# Source material start

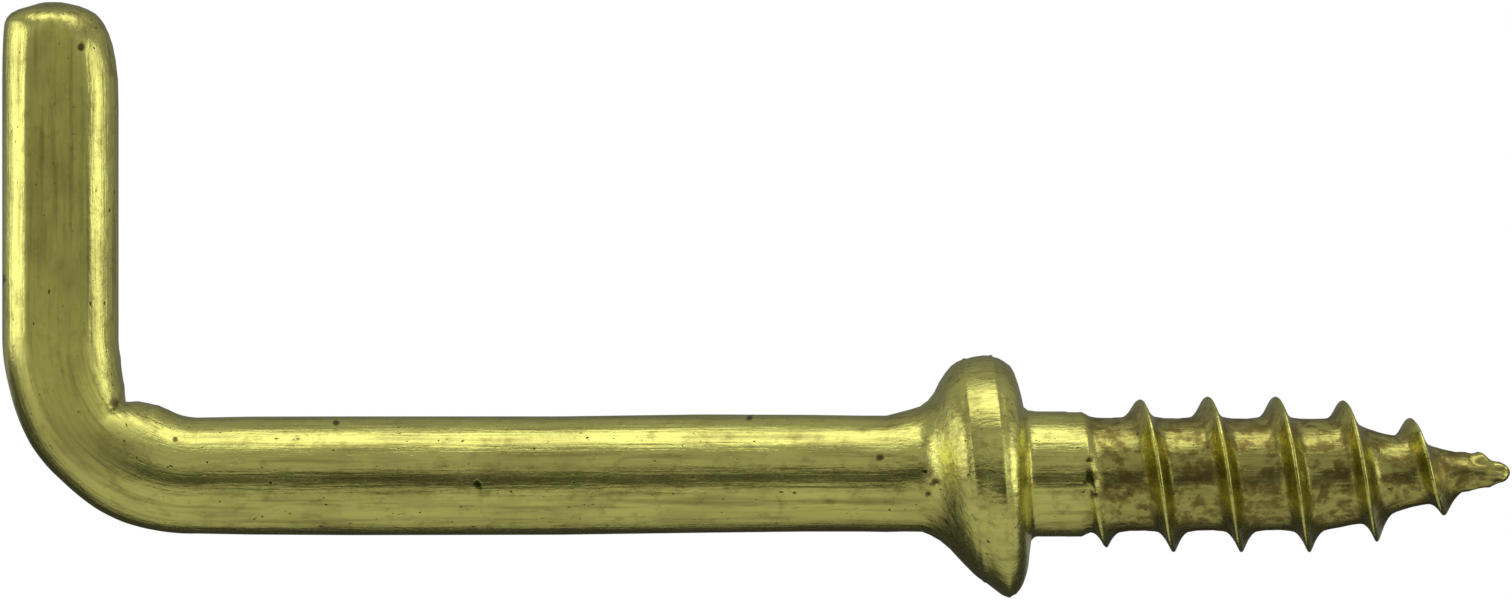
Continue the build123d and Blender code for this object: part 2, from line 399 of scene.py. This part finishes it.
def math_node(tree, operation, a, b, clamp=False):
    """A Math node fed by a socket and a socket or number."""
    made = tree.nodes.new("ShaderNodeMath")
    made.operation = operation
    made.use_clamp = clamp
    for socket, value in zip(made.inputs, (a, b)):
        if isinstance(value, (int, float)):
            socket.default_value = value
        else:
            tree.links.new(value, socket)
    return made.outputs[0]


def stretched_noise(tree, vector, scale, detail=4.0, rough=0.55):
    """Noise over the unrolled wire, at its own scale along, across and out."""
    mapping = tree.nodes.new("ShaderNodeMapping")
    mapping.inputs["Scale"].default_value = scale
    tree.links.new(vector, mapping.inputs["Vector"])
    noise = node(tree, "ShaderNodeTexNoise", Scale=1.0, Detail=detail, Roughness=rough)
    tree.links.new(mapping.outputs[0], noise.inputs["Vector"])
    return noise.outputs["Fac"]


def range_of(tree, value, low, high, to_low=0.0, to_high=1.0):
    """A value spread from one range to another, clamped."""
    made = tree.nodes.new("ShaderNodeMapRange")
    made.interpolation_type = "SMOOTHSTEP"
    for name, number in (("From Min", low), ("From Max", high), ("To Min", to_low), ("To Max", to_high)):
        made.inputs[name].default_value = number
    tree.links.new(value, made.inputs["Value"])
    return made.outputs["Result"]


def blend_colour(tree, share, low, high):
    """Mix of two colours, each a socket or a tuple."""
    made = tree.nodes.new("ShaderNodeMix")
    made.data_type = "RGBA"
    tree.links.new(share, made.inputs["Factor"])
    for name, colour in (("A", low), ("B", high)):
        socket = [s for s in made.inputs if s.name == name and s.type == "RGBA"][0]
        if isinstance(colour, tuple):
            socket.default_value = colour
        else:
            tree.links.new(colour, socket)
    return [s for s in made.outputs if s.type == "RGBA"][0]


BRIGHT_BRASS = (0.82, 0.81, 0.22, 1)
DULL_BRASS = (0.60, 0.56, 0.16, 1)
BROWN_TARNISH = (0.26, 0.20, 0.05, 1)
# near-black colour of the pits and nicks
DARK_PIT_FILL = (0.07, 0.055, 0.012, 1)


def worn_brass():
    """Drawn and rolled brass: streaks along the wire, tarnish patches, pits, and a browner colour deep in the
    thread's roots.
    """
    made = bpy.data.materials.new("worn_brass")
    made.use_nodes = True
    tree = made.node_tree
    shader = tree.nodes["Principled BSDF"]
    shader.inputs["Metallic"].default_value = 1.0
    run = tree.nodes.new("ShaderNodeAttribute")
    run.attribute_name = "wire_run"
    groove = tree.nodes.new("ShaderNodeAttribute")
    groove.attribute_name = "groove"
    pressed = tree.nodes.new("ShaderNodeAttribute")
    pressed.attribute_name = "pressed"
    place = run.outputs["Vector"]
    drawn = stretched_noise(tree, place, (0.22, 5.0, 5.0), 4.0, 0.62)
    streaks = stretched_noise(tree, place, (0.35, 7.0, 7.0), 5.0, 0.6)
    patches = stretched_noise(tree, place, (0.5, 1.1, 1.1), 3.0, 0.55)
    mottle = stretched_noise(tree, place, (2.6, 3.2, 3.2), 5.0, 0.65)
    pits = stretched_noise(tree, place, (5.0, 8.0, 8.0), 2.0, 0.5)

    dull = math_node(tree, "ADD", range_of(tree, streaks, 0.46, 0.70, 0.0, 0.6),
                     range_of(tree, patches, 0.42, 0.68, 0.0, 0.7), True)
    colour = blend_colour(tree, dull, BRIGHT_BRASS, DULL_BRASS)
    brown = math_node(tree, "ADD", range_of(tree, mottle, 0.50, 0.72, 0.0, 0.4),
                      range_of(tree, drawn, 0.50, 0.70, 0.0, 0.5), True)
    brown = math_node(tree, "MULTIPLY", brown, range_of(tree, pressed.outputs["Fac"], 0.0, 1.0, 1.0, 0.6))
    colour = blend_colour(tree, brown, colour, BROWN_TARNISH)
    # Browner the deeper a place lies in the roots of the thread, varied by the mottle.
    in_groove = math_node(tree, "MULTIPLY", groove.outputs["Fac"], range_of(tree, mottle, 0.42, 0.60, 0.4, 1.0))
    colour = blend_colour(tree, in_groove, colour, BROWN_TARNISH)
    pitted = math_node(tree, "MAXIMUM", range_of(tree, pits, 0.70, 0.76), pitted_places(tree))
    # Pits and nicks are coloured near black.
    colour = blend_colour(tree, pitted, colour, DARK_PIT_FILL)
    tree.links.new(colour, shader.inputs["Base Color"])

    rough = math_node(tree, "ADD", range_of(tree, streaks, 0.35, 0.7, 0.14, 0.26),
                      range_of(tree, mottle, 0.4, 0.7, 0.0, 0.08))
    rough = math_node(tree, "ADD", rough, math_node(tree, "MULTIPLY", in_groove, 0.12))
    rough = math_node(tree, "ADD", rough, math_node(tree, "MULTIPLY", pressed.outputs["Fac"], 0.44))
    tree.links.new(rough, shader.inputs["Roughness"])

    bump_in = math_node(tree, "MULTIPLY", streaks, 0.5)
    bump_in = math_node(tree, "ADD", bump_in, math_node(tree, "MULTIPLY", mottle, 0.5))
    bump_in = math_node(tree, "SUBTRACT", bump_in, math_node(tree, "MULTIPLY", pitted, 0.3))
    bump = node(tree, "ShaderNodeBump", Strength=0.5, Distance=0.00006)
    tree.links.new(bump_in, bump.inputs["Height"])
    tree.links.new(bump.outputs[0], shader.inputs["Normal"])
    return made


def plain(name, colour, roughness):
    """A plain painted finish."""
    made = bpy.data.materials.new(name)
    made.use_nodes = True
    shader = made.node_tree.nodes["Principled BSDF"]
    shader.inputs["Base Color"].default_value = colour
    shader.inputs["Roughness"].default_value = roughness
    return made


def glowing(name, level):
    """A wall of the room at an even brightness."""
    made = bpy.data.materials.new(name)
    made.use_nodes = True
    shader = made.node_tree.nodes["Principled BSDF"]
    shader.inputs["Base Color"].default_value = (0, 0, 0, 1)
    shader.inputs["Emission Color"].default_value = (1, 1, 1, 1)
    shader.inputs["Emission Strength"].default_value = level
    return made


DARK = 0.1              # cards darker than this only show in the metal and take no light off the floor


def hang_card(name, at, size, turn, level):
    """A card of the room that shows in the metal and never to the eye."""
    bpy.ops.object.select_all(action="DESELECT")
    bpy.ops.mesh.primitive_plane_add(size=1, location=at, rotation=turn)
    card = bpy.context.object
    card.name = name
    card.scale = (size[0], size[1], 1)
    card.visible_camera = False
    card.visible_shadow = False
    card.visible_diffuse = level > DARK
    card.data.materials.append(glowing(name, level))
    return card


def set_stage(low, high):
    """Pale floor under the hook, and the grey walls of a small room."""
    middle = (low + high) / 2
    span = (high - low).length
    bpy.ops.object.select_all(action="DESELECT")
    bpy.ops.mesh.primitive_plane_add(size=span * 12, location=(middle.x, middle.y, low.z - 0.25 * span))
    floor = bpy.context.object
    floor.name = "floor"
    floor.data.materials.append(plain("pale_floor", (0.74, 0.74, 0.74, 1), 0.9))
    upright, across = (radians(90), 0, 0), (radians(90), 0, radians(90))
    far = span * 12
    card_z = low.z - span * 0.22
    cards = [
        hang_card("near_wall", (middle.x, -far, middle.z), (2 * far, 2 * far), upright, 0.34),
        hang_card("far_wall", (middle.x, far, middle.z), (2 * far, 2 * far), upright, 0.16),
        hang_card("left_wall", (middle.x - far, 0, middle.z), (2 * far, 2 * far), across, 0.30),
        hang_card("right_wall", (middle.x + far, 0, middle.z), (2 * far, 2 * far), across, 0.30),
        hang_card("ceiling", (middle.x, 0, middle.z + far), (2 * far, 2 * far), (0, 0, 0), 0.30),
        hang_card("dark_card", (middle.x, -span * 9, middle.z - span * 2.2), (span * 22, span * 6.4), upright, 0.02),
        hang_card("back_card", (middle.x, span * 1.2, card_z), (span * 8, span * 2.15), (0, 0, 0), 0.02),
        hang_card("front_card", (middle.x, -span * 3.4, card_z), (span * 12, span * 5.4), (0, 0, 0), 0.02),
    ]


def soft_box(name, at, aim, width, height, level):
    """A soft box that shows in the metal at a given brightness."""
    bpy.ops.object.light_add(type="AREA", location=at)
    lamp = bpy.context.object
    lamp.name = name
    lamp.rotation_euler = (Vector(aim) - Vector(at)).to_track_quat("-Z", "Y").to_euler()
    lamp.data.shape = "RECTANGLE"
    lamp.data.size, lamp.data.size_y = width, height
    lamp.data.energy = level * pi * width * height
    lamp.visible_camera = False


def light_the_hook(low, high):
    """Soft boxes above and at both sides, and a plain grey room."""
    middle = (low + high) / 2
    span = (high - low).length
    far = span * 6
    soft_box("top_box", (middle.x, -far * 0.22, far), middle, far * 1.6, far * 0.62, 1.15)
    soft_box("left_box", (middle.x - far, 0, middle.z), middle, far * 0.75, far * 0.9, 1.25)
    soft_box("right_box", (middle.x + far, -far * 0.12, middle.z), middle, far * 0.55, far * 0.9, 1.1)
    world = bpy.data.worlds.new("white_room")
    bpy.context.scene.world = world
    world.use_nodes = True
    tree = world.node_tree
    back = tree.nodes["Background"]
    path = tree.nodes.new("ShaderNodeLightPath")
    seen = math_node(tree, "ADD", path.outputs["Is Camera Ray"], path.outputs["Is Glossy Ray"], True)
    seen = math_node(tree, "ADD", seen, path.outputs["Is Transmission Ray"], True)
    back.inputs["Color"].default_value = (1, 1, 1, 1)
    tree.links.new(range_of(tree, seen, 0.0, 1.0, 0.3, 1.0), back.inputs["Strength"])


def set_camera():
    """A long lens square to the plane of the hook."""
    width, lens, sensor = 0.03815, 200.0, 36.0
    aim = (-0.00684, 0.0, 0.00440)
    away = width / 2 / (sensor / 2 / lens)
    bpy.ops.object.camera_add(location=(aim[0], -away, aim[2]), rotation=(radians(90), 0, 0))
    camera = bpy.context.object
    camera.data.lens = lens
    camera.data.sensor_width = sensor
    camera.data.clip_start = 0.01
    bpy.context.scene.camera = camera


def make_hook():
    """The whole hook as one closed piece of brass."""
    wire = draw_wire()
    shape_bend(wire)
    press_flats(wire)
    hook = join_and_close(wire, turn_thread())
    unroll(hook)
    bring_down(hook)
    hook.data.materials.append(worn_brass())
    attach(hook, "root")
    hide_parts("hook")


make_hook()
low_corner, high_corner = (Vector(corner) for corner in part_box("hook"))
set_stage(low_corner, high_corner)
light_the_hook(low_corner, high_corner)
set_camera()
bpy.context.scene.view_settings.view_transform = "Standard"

# Source material end

■ **The request**: Copy every line above in which the string "this" shows up.

■ **The reply**:
Continue the build123d and Blender code for this object: part 2, from line 399 of scene.py. This part finishes it.
DARK = 0.1              # cards darker than this only show in the metal and take no light off the floor